I’ve actually seen this behavior in public, myself. Back in high school we were playing a practice scrimmage game with another football team (not soccer). Looking across the field, I saw two black kids in their uniforms back behind the team in some overgrown patch of grass. The two were laying face down, humping away at the ground furiously in unison. I pointed this out to the assistant coach and head coach of my team, who grimaced and shook their heads in disgust. I’ve talked to many other Whites over the years who have seen similar obscene behavior out of these filthy, disgusting animals.
Now, your White liberal idiot will say that I’m only telling you these things because I’m a racist. No, witnessing such things in the real world and carefully observing this disgusting race in public places over the years, proudly makes me a “racist.”
Blacks are indeed an ugly, lazy and criminal race. No two ways about it. White-hating spoiled brats as well, I might note.
For example, this past week radio-show “shock jock”, of the Opie and Anthony show in Jew York city, was taking pictures in Times Square (a public venue), when a sheboon (probably a nasty street Ho) happened to get into one of his shots and went ape on his ass, punching him crazily in the face multiple times, just for taking her precious photo. Nearby homies rushed over to join in on the fun, so they could beat a Whitey.
When Anthony angrily described on his Twitter feed the violent assault by racist blacks (who called him a White motherf**ker); local liberal media went haywire, calling him the racist for merely describing the race of his attackers and what they yelled. Sirius XM fired Cumia immediately. Libtards and Jews can’t have us White people talking openly about the situation with this absolutely worthless, criminal race. It’s PC.
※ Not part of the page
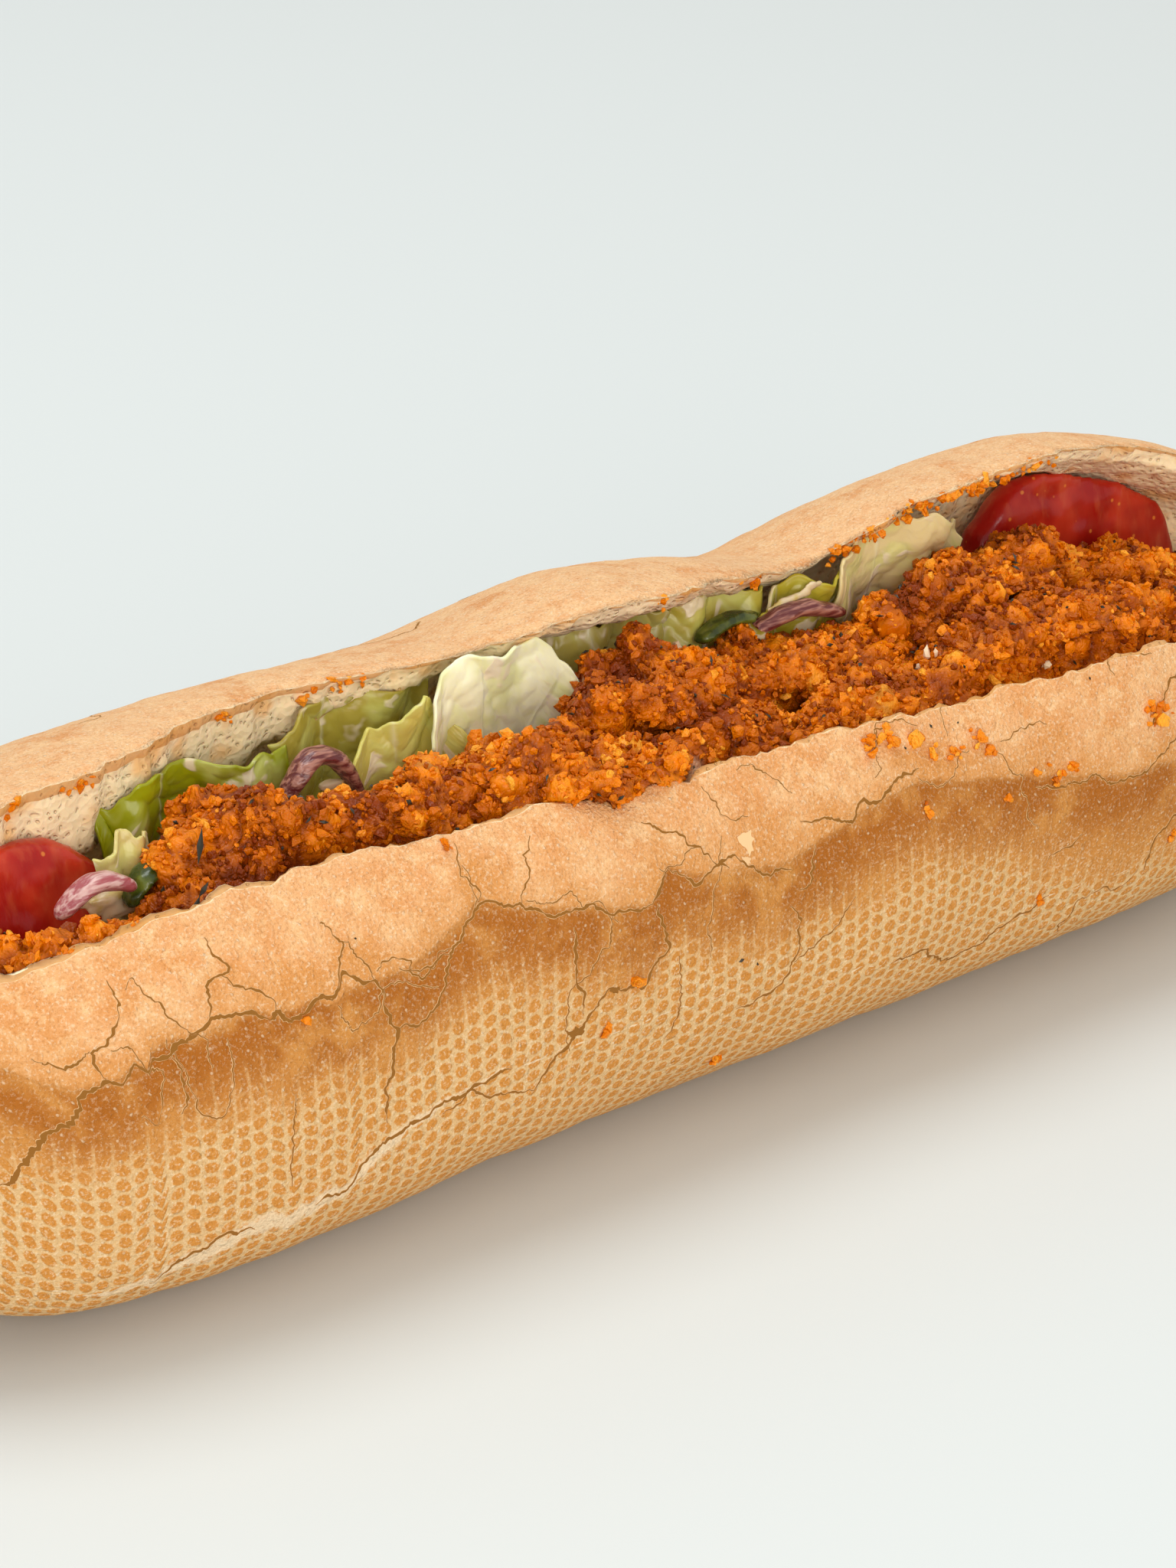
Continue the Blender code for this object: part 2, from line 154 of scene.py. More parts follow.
def crust_point(x, degrees):
    """Point on the loaf's outside, at x and at an angle round the section."""
    taper = end_taper(x)
    angle = math.radians(degrees)
    c, s = math.cos(angle), math.sin(angle)
    lower = LOWER_ROUNDNESS + SQUARER_CHANGE * min(max(SQUARER_BEFORE - x, 0.0), SQUARER_REACH)
    exponent = 2 / (UPPER_ROUNDNESS if s > 0 else lower)
    half_height = ROLL_HEIGHT / 2 + FLAT_SINK / 2
    lift = smooth_along(x, 3) * max(s, 0.0) ** 2 * (1 if c > -0.3 else 0.4)
    y = ROLL_WIDTH / 2 * taper * power(c, exponent)
    middle = half_height * (0.92 + 0.08 * taper)
    z = middle + half_height * taper * power(s, exponent) + lift * taper - FLAT_SINK
    waver = noise.noise(Vector((x * 38, math.cos(angle) * 1.3, math.sin(angle) * 1.3)))
    y += 0.0011 * waver * c * taper
    z += 0.0011 * waver * max(s, 0.0) * taper
    return Vector((x, y, max(z, 0.0)))


def lips(x):
    """Angles of the near lip and the lid's lip at x, ragged as a torn cut is."""
    near, lid = smooth_along(x, 1), smooth_along(x, 2)
    near += 1.6 * noise.noise(Vector((x * 120, 3.1, 0))) + 1.3 * noise.noise(Vector((x * 520, 7.7, 0)))
    lid += 1.5 * noise.noise(Vector((x * 150, 11.3, 0))) + 0.9 * noise.noise(Vector((x * 480, 5.9, 0)))
    middle, half = (near + lid) / 2, (near - lid) / 2
    half *= mouth_opening(x)
    return middle + half, middle - half


def curve_through(points, count):
    """Points evenly spaced by parameter on a Catmull-Rom curve through points."""
    found = []
    for k in range(count):
        t = k / (count - 1) * (len(points) - 1)
        i = min(int(t), len(points) - 2)
        u = t - i
        p0, p1 = points[max(i - 1, 0)], points[i]
        p2, p3 = points[i + 1], points[min(i + 2, len(points) - 1)]
        straight = 2 * p1 + (p2 - p0) * u
        bent = (2 * p0 - 5 * p1 + 4 * p2 - p3) * u * u
        turned = (3 * p1 - p0 - 3 * p2 + p3) * u**3
        found.append(0.5 * (straight + bent + turned))
    return found


def pocket_path(x, near, lid):
    """The cut faces at x, from the near lip down over the floor and up under the lid."""
    half = ROLL_WIDTH / 2
    lip = LIP_THICKNESS + THICK_LIP * math.exp(-(((x - THICK_LIP_AT) / THICK_LIP_REACH) ** 2))
    lip += sum(depth * math.exp(-(((x - place) / reach) ** 2)) for place, reach, depth in HANGING)
    torn = max(noise.noise(Vector((x * 140, 2.0, 4.0))) - 0.05, 0.0) + (0.45 if x < TORN_BEFORE else 0.0)
    full = [
        near + Vector((0, NEAR_LIP * (0.12 + 1.7 * torn), 0.0002)),
        Vector((x, -half + WALL + 0.002, near.z - 0.008)),
        Vector((x, -half + WALL + 0.006, FLOOR_HEIGHT + 0.002)),
        Vector((x, -0.008, FLOOR_HEIGHT)),
        Vector((x, POCKET_BACK - 0.006, FLOOR_HEIGHT + 0.001)),
        Vector((x, POCKET_BACK, FLOOR_HEIGHT + 0.009)),
        Vector((x, POCKET_BACK - 0.002, lid.z - LID_THICKNESS - 0.005)),
        Vector((x, lid.y + 0.008, lid.z - max(LID_THICKNESS, lip))),
        lid + Vector((0, 0.002, -lip)),
    ]
    shut = (near + lid) / 2
    depth = mouth_opening(x)
    found = curve_through([shut.lerp(p, depth) for p in full], INNER_COLUMNS)
    return found + [found[-1].lerp(lid, k / FACE_COLUMNS) for k in range(1, FACE_COLUMNS)]


# Meshes

def grid_faces(rows, columns, closed):
    """Quads of a grid of points; closed joins the last column to the first."""
    wide = columns if closed else columns - 1
    j, i = np.meshgrid(np.arange(rows - 1), np.arange(wide), indexing="ij")
    n = (i + 1) % columns
    here, beyond = j * columns, (j + 1) * columns
    return np.stack([here + i, beyond + i, beyond + n, here + n], -1).reshape(-1, 4)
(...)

Think about it here, if a famous “shock jock” was beaten by White perps on the street like this, they would have it on the news everywhere, but since blacks did it, not a GD peep is reported nationally. Don’t you get the real deal now?
Then the media acts like us Whites got to be all happy and crap, just because Obongo made some dykish high-yellow chick (who identifies herself as “black”), Michelle Howard (right), a 4 star admiral last week. BFD.
How often do they make a report when a White guy makes the grade? Like GD never. Then they made it out like she was such the big hero on that Somali hijacking story, where the captain of a civilian ship (played by big PC-suckup, Tom Hanks) was saved by White Seal team snipers who made some amazing synchronized shots. I’ve heard it’s a bit of an embarrassment to military PC apparatchiks that so few blacks make it through Seal Team “Hell Week,” or last long later without screwing up big time.
I’m telling you, this PC BS sucks royally. It just keeps getting worse and worse and worse by the day. Pretty soon, the creeps will come up with some kind of head helmet they force us White people to wear, which zaps us whenever we think something non-PC.
Wearing such a PC helmet would probably would get one electrocuted visiting my site. If my site even survives till then.